The first thing to realize is that a document like ISO9001 or AS9100 is designed for an organization to ensure that their process accounts for things that are important to their customers. It, by itself, is not a process. It's up to an organization to determine exactly how to meet the requirements, based on the organizational environment, objectives, the product, the size of the organization, and more. The emphasis is on considering the value added to customers by process steps, obtaining an effective process and continually improving processes using objective measures, and ultimately understanding customer requirements and meeting them throughout the product life cycle.

At the highest level, the goal is to define organizational processes, how those processes interact, ensure that the processes have the resources and information needed to function, how to measure and control each process, and how to implement actions to correct or prevent problems in the process.

In AS9100, the actual requirements are found in sections 4 through 8. Looking at the outline of ISO9001 on Wikipedia, it looks like the section headers are the same - Quality Management System, Management Responsibility, Resource Management, Product Realization, and Measurement, Analysis and Improvement.

Each section and subsection is a collection of statements, usually "shall" statements. In essence, this document is a requirements specification for an organization to follow.

For example, section 7.3.4 Design and Development Review:

At suitable stages, systematic reviews of design and development shall be performed in accordance with planned arrangements (see 7.3.1)

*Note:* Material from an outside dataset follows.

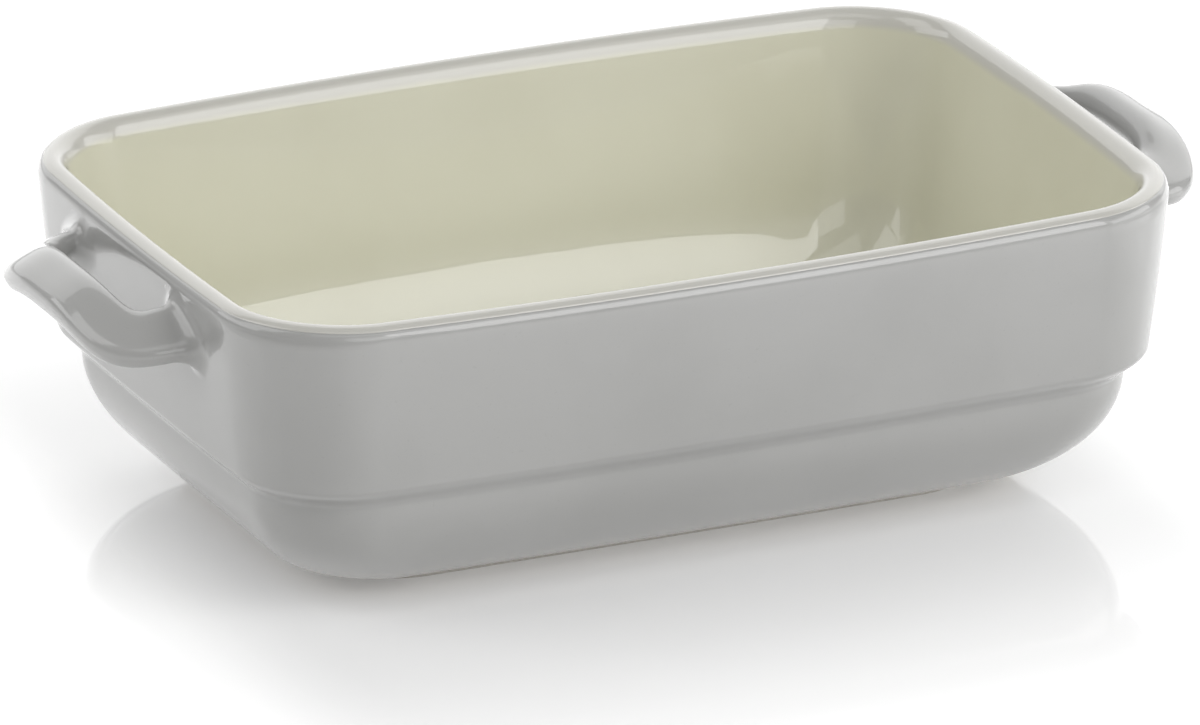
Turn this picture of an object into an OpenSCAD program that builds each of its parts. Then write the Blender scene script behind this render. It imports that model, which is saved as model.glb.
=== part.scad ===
// Rectangular glazed stoneware baking dish with two loop handles.
// Millimetres. X runs along the dish from handle to handle, Y across it, and Z up.
// The origin is the middle of the footprint, on the table.
// The clay walls are one shell. Its outline changes from foot to rim, so it is lofted from rings.

/* [Dish] */
// Length over the rim, without the handles
dish_len = 251; // [215:1:330]
// Width over the rim
dish_wid = 172; // [150:1:240]
// Height from the table to the top of the rim
dish_h = 81.5; // [70:0.5:110]
// Outer corner radius at the rim
rim_corner_r = 29.5; // [24:0.5:38]
// Outer corner radius at the foot
foot_corner_r = 19.5; // [14:0.5:26]
// How far the long sides bow out at the rim
long_bow = 5.6; // [0:0.2:9]
// How far the short sides bow out at the rim
short_bow = 2.4; // [0:0.2:5]
// How far the long sides bow out at the foot
foot_bow = 0.7; // [0:0.1:3]

/* [Wall] */
// Thickness of the wall at the rim, glaze included
wall_t = 7.4; // [6.6:0.1:9]
// Rounding of the rim's outer edge
rim_outer_r = 3.7; // [2.5:0.1:4]
// Height of the rounding on the rim's inner side
rim_inner_h = 5; // [3:0.1:6]
// How far the outer wall leans in from the rim down to the ledge
wall_lean = 4.1; // [2:0.1:6]
// Height of the middle of the ledge that runs round the wall
ledge_z = 35.2; // [33:0.1:39]
// Height over which the ledge steps in
ledge_rise = 7; // [5:0.1:8]
// How far the wall steps in at the ledge
ledge_in = 4.7; // [2:0.1:6]
// How far the belly rounds in under the dish
belly_in = 28.4; // [26:0.2:32]
// How far the inner wall leans in from the rim down to the cove
inner_lean = 7; // [6:0.1:8]
// Height of the cove between the inner wall and the floor
cove_h = 28; // [22:0.5:30]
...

a) to evaluate the ability of the results of design and development to meet requirements

b) to identify any problems and propose necessary actions

Participants in such reviews shall include representatives of functions concerned with the design and development stage(s) being reviewed. Records of the results of the reviews and any necessary actions shall be maintained (see 4.2.4).

What this says is that you have planned and well-defined reviews during product development. Often, this takes the form of System Requirements Review, Preliminary Design Review, Critical Design Review, and Test Readiness Review, in addition to various peer reviews that are planned and executed during development. These reviews are to ensure that the current work products (derived requirements specifications, models, design documents, source code, test code, etc) are meeting requirements.

This ties to Section 7.3.1 Design and Development Planning, which says that you plan the stages of design and development, ensure that reviews and V&V activities occur at every stage of development and are appropriate given the inputs and outputs, and that you identify who is responsible and has authority over design and development activities. It also ties to 4.2.4 Control of Records which says that you have documented procedures for identifying, storing, protecting, retrieving, retaining, and dispositioning records and maintain objective evidence of this happening.

Depending on your organization, there may be one or more documents that define the organizational process. In larger organizations, there are often several documents controlled by different people who are knowledgeable in that area. For example, the documents that define the processes for configuration management are controlled by the configuration management team, while the documents for record management are controlled by Document Control, and the engineering documents are controlled by various engineers (often engineering management). However, in a smaller organization, you may only have one or a small handful of documents.

In order to fully understand and implement ISO9001, you'll need to have a copy of the standard to read and follow. Reading it pretty much tells you everything that you'll need to achieve with your process documentation. Once your documentation is in place and you've been executing to it for long enough to begin to produce objective evidence, you can seek an audit and your organization will become compliant to ISO9001.


In doing my own research on the topic, I found this document published by ISO. It covers eight quality management principles:

  1. Customer Focus
  2. Leadership
  3. Involvement of people
  4. Process approach
  5. System approach to management
  6. Continual improvement
  7. Factual approach to decision making
  8. Mutually beneficial supplier relationships

The document itself goes into detail about what each tenent means with regards to quality and it's not too hard to apply that to the process of producing a piece of software.